The room measures 25'5" L X 16'2" W. I painted the ceiling & trim in Behr Premium Ultra in Flat "Espresso Bean" or Dark Brown. The walls in Behr Premium Ultra in Flat "Cocoa Rum" or Golden Brown. I now understand what the flat sheen is for since after shutting off the lights and leaving the room last night I promptly proceeded to trip over a chest on the floor and jam two fingers on my right hand.The front of the room has a large picture window that measures 95.5" W X 47" H. http://i499.photobucket.com/albums/rr359/Romiezeus/PB110049.jpg I plan on blocking this by using a internally placed set of plantation shutters or an internally placed blackout curtain. The second light issue in the room is the front right corner of the room where the entry to the house is, http://i499.photobucket.com/albums/rr359/Romiezeus/PB110051.jpg http://i499.photobucket.com/albums/rr359/Romiezeus/PB110052.jpg. This will also be blocked with a set of shutters or curtain, but I am leaning toward shutters. As for the entry to the room, any input is appreciated, I have not researched anything on doors to know how to handle that or leave it alone. Those are my light issues and my question regarding this is; 1. Am I correct in my proposed plans to deal with these proposed light issues? 2. If I am making a mistake what are other options?

2. More of the Room

Now the rest of the room is pretty simple, except for one major problem, which I will now address; This thing, http://i499.photobucket.com/albums/rr359/Romiezeus/PB110054.jpg http://i499.photobucket.com/albums/rr359/Romiezeus/PB110053.jpg This HVAC duct is 12' 8" from the front of the room and runs 6'8" towards the rear of the room.
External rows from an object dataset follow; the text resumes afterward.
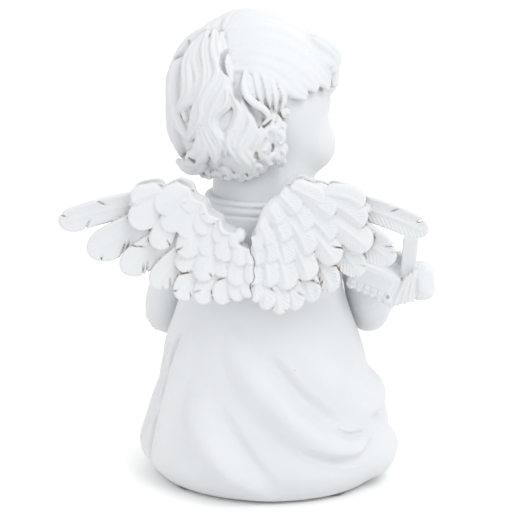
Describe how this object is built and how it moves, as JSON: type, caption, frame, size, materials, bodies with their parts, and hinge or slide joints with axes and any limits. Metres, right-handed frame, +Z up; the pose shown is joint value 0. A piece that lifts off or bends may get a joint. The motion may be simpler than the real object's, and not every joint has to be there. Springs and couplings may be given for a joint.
{
  "type": "resin angel figurine",
  "caption": "Seated cast resin cherub with spread feathered wings, long draped robe and curly hair, looking aside at a small squeezebox held up in one hand.",
  "frame": {"origin": "middle of the flat underside of the robe, where the figurine stands", "axes": "+Z up; the seated body faces -Y, its wings are on the +Y side and its right hand is on the -X side"},
  "size_m": [0.1444, 0.1207, 0.1992],
  "materials": {
    "robe_paint": "matt white paint over cast resin",
    "head_paint": "matt white paint over cast resin",
    "wing_paint": "matt white paint over cast resin, bare resin in the deepest grooves",
    "instrument_paint": "matt white paint over cast resin",
    "wooden_dowel": "plain turned beech",
    "steel_pins": "plain drawn wire",
    "plug_rubber": "matt moulded",
    "grey_felt": "pressed felt"
  },
  "bodies": {
    "root": {"robe_body": "robe_paint", "head": "head_paint", "neck_dowel": "wooden_dowel", "left_wing": "wing_paint", "right_wing": "wing_paint", "wing_pins": "steel_pins", "left_arm": "robe_paint", "right_arm": "robe_paint", "squeezebox": "instrument_paint", "hand_pin": "steel_pins", "left_foot": "robe_paint", "right_foot": "robe_paint", "base_plug": "plug_rubber", "felt_pads": "grey_felt"}
  },
  "joints": []
}
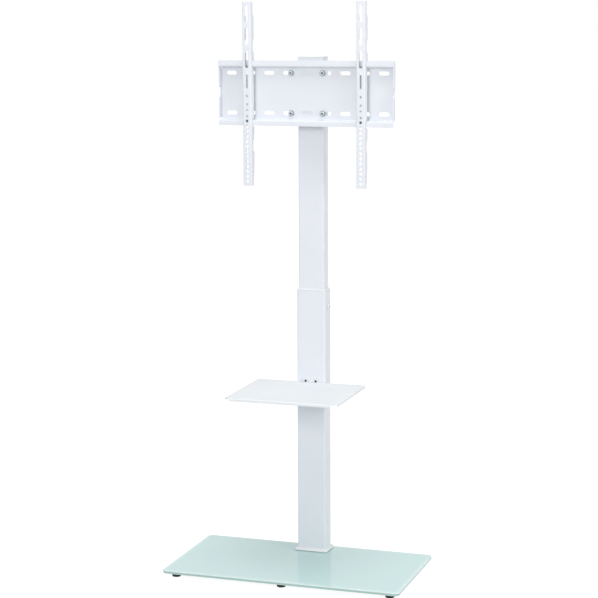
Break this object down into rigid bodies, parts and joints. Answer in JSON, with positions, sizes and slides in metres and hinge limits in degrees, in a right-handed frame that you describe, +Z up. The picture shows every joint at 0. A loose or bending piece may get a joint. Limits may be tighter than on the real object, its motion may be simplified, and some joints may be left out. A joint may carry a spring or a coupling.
{
  "type": "floor television stand",
  "caption": "Floor stand for a flat television: glass base, telescoping white column, folded shelf and a slotted wall plate with hooked perforated arms.",
  "frame": {"origin": "on the floor, under the middle of the glass base", "axes": "+X to the stand's right as seen from the screen side, -Y towards the viewer of the screen, +Z up"},
  "size_m": [0.6, 0.325, 1.3942],
  "materials": {
    "white_steel": "smooth white powder coat",
    "white_plastic": "moulded white plastic",
    "glass": "tempered glass with a pale aqua back coat and polished edges",
    "black_rubber": "moulded black rubber",
    "grey_rubber": "cut grey rubber sheet",
    "zinc": "bright zinc plate",
    "black_steel": "black oxide steel"
  },
  "bodies": {
    "stand": {"base_glass": "glass", "foot_front_left": "black_rubber", "foot_front_middle": "black_rubber", "foot_front_right": "black_rubber", "foot_rear_left": "black_rubber", "foot_rear_middle": "black_rubber", "foot_rear_right": "black_rubber", "clamp_plate": "zinc", "lower_gasket": "grey_rubber", "upper_gasket": "grey_rubber", "foot_plate": "white_steel", "base_bolt_1": "zinc", "base_bolt_2": "zinc", "base_bolt_3": "zinc", "base_bolt_4": "zinc", "base_nut_1": "zinc", "base_nut_2": "zinc", "base_nut_3": "zinc", "base_nut_4": "zinc", "outer_tube": "white_steel", "guide_bush": "white_plastic", "height_lock_nut": "zinc", "shelf_bracket": "white_steel", "shelf": "white_steel", "shelf_bolt_upper_left": "black_steel", "shelf_bolt_upper_right": "black_steel", "shelf_bolt_lower_left": "black_steel", "shelf_bolt_lower_right": "black_steel"},
    "column_head": {"inner_tube": "white_steel", "lower_glide": "white_plastic", "top_cap": "white_plastic", "standoff_channel": "white_steel", "mount_plate": "white_steel", "mount_screw_1": "zinc", "mount_screw_2": "zinc", "mount_screw_3": "zinc", "mount_screw_4": "zinc", "mount_washer_1": "zinc", "mount_washer_2": "zinc", "mount_washer_3": "zinc", "mount_washer_4": "zinc", "mount_nut_1": "zinc", "mount_nut_2": "zinc", "mount_nut_3": "zinc", "mount_nut_4": "zinc", "wall_plate": "white_steel"},
    "left_arm_set": {"left_arm": "white_steel", "left_arm_nut": "zinc"},
    "right_arm_set": {"right_arm": "white_steel", "right_arm_nut": "zinc"},
    "left_arm_lock": {"left_arm_lock_screw": "black_steel"},
    "right_arm_lock": {"right_arm_lock_screw": "black_steel"},
    "height_lock": {"height_lock_screw": "white_steel"}
  },
  "joints": [
    {"name": "height_slide", "type": "slide", "parent": "stand", "child": "column_head", "axis": [0, 0, 1], "range_m": [0, 0.15]},
    {"name": "left_arm_slide", "type": "slide", "parent": "column_head", "child": "left_arm_set", "axis": [1, 0, 0], "range_m": [-0.0546, 0.0954]},
    {"name": "right_arm_slide", "type": "slide", "parent": "column_head", "child": "right_arm_set", "axis": [1, 0, 0], "range_m": [-0.0932, 0.0568]},
    {"name": "height_lock_turn", "type": "hinge", "parent": "stand", "child": "height_lock", "pos_m": [0.0373, 0.1248, 0.6452], "axis": [1, 0, 0], "continuous": true},
    {"name": "left_arm_lock_turn", "type": "hinge", "parent": "left_arm_set", "child": "left_arm_lock", "pos_m": [-0.1454, 0.0502, 1.1067], "axis": [0, -1, 0], "continuous": true},
    {"name": "right_arm_lock_turn", "type": "hinge", "parent": "right_arm_set", "child": "right_arm_lock", "pos_m": [0.1432, 0.0502, 1.1067], "axis": [0, -1, 0], "continuous": true}
  ]
}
Another way of putting this is that it drops the 8' ceiling to 6' 8" from 12'8" - 19'4" distance from the screen. My estimate was given the solution, which was to use a 94" in 16:9 screen, mounting in front of the HVAC duct to the ceiling, which in turn left only 125" viewing distance. Sony Vplhw10 or Vplhw15 home theater projectors at that distance, the range of screen using the zoom is from 68" to 103". That last sentence is from the quote. This is where my lack of knowledge in AV equipment selection comes into play. My desire was to have a larger screen, preferably in the 104"-106" range, to use more of the front wall. The questions are; 1. Can I mount my projector in a different location to get a larger screen? 2. If I need to mount it where it was recommended, is there another option in projectors that can give me what I want. 3. Am I making a mistake with 8' ceilings by choosing a bigger screen? 4. If I can go bigger and had to mount the projector to the bottom of the HVAC duct joists, can a projector be adjusted for the lower height?

3. Surround Sound

My main use of my sound system will be movies. I appreciate a Carlos Santana - Live in Mexico Blu Ray as much as the next guy, but my first choice is going to be Empire Strikes Back, Terminator, and Aliens. That said, my estimate included the following equipment for sound setup. I recommend the Sony Strda2400es for the surround sound receiver. This is a 100 watt per channel x 7 receiver with HDMI upconversion which will allow us to use one HDMI cable to the projector to cover any type of video input that's hooked to the receiver. This receiver is $799, i can sell you one for $699 A 10 meter Hdmi cable is $150. Sony Bluray players are down to $150 now.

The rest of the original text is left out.